Comprehensive Architectural Services regarded as "Technical" Services
The Authority for Advance Rulings (“AAR”) has opined that the consideration received by GMP International GmbH (“Tax Payer”)1, upon its being appointed as “consultant for supply of the architectural designs and drawings”, is taxable in India as fees for technical services (“FTS”). The ruling may have a bearing on non-resident organizations that are providing architectural services to Indian entities.
The Government of Tamil Nadu, India (“Government”), floated a tender for preparation of designs and drawings for construction of a complex for its Legislative Assembly. The Tax Payer’s bid was successful and an agreement was executed between the Government and the Tax Payer for the supply of designs and drawings for a particular block of the complex (“Agreement”).

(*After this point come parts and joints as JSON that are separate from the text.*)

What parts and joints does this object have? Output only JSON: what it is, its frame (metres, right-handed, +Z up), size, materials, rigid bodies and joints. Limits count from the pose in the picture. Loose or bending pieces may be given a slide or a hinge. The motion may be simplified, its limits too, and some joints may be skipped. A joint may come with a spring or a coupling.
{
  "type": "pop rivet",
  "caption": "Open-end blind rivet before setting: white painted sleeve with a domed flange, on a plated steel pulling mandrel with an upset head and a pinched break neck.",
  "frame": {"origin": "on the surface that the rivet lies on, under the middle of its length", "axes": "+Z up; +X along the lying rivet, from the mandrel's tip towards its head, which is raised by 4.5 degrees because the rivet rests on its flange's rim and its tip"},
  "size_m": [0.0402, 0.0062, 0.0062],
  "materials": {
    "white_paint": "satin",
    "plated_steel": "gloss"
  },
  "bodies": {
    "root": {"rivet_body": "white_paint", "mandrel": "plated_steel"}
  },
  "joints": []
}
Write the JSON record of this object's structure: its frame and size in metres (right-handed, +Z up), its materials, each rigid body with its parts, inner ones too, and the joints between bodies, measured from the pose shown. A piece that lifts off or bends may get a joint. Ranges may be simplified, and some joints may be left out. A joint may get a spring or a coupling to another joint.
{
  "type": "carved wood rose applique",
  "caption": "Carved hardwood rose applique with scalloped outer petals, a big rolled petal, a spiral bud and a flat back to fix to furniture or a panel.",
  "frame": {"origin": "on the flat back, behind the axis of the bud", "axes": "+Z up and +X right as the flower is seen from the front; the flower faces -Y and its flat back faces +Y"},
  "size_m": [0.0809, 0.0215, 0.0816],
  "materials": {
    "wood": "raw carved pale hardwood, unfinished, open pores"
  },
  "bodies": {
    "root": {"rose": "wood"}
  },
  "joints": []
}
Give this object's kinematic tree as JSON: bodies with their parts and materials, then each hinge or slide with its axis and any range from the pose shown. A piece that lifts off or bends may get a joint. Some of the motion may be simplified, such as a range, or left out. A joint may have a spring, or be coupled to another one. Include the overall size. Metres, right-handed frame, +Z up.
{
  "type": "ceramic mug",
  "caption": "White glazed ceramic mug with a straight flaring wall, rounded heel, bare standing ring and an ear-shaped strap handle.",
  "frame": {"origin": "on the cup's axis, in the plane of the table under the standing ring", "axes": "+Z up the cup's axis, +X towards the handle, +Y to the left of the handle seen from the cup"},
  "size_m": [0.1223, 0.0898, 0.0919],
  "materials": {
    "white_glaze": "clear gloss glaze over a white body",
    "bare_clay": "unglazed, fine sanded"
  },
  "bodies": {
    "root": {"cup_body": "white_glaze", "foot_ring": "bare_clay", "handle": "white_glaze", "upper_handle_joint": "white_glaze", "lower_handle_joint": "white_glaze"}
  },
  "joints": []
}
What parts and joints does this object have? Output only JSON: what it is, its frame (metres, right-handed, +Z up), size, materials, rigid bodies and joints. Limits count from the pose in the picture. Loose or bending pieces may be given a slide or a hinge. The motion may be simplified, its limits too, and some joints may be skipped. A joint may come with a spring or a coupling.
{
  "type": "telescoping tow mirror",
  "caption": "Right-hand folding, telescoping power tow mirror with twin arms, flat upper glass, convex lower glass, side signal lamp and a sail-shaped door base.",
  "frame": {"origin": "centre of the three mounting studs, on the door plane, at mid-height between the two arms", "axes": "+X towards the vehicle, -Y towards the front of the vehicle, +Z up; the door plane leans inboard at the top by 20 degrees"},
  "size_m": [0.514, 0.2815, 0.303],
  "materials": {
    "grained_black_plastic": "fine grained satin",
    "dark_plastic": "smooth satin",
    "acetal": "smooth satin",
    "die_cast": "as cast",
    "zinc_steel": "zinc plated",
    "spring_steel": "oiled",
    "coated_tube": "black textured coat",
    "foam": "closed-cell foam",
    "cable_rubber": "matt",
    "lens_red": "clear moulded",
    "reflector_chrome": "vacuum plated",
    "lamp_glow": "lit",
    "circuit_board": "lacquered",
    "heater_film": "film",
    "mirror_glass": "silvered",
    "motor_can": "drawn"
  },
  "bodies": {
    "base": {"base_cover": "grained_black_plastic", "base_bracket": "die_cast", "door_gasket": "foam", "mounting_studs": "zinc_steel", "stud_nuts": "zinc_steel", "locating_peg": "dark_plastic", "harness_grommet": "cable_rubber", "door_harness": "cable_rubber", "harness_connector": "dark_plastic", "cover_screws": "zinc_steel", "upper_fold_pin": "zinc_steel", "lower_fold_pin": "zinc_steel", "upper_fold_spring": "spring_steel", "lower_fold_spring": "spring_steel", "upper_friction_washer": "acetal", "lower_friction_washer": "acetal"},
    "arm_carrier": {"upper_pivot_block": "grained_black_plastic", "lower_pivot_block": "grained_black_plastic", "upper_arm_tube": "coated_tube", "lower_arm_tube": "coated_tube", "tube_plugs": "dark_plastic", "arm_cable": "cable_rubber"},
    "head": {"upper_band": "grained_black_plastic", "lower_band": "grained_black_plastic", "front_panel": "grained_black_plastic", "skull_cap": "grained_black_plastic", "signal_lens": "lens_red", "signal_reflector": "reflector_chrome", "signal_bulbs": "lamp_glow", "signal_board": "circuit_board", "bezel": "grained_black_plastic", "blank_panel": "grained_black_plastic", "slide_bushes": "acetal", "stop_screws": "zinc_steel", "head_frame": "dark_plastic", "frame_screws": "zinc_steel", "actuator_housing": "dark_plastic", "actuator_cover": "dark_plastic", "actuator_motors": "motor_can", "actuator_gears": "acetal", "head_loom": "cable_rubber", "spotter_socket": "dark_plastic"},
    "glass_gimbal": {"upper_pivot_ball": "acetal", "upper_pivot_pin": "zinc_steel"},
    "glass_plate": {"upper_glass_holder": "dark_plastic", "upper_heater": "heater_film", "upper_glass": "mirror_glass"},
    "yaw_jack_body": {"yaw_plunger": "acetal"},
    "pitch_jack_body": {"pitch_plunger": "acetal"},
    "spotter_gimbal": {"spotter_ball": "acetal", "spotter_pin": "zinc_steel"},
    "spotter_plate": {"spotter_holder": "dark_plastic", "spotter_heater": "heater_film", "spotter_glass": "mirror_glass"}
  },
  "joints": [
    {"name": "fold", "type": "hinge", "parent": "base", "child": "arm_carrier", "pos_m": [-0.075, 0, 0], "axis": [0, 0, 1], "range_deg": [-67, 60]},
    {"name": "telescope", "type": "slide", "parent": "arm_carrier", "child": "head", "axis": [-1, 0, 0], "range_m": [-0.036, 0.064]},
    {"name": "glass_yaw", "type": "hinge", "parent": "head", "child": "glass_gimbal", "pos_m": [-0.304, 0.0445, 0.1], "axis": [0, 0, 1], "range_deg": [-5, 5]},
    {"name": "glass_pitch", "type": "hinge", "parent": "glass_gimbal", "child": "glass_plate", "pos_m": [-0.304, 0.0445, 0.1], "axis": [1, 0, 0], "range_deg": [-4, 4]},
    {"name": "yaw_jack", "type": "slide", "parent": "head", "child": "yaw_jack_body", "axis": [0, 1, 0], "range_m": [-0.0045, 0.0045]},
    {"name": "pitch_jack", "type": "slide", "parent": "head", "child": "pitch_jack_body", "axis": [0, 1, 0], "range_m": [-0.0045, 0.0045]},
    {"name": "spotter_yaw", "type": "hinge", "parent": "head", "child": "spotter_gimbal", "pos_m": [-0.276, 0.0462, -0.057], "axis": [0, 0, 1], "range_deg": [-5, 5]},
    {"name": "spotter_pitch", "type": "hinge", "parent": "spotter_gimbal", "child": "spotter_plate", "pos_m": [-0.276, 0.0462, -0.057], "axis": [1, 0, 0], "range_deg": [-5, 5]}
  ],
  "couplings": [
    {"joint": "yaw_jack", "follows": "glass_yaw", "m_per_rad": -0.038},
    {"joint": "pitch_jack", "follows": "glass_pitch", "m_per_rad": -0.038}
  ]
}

Although the Agreement was one for supply of designs and drawings, the services contemplated under the same were far more than mere supply of designs and drawings. Some of these services included “conducting a detailed topographical survey of the site, traffic survey, conducting soil tests and hydro-geological survey, site evaluation and analysis report which are all required to prepare the conceptual and detailed drawings and designs”.
Further, the Tax Payer executed a “sub-consultancy agreement” with Arch Vista Engineering Projects Pvt. Ltd., India (“Sub-consultant”) under which the Sub-consultant was to “provide certain of the said consultancy services contemplated under the Agreement”. The consideration under the sub-consultancy agreement was to be paid directly to the Sub-consultant by the Government with the approval of the Tax Payer.
The primary question before the AAR was whether the consideration paid to the Tax Payer pursuant to the Agreement was taxable in India as “fees for technical services” within the meaning of the India Germany Double Tax Avoidance Agreement (“DTAA”) read with Section Sec 9(1)(vii) of the Income Tax Act, 1961 (“ITA”).
Arguments of the Tax Payer
During the course of the proceedings before the AAR, the Tax Payer argued that the Tax Payers role under the Agreement was merely to supply architectural designs and drawings and, as such, the Tax Payer did not render any “managerial, technical or consultancy services” which was a requirement for FTS under the DTAA as well as the ITA. Further, since several other services contemplated under the Agreement were to be provided by the Sub-consultant, the Tax Payer’s responsibility was restricted to only delivering the architectural designs and drawings. Thus, the Tax Payer contended that the amounts received by it outside India from the Government, are in consideration for the sale of designs and drawing, being a capital asset transferred outside India.
The AAR opined that the rendering of technical services by the Tax Payer was the essence of the contract and it was not appropriate to limit the Tax Payer’s role under the Agreement to a single sale of drawings and designs. The mere fact that the Sub-consultant was required to perform most of the services under the Agreement did not mean that the Tax Payer had not rendered any consultancy services apart from presenting a conceptual architectural design. Thus, the consideration received by the Tax Payer were in the nature of FTS and accordingly taxable in India.
However, it is pertinent to note that the AAR refused to accept the Revenue’s argument that the consideration payable to both the Tax payer and the Sub-consultant was subject to tax as the Tax Payer’s income.
In recent times, there has been a growing trend to avail the services of foreign architects in India. This case throws light on the taxability of such specialized services. Architectural services involve a certain amount of expertise and are very client specific. This ruling clarifies that such services which involve the provision of designs and drawings may be regarded as being in the nature of technical or consultancy services.
Once again it can be inferred from this ruling that careful consideration needs to be given while drafting contracts in order to distinguish between a sale of designs and the provision of services.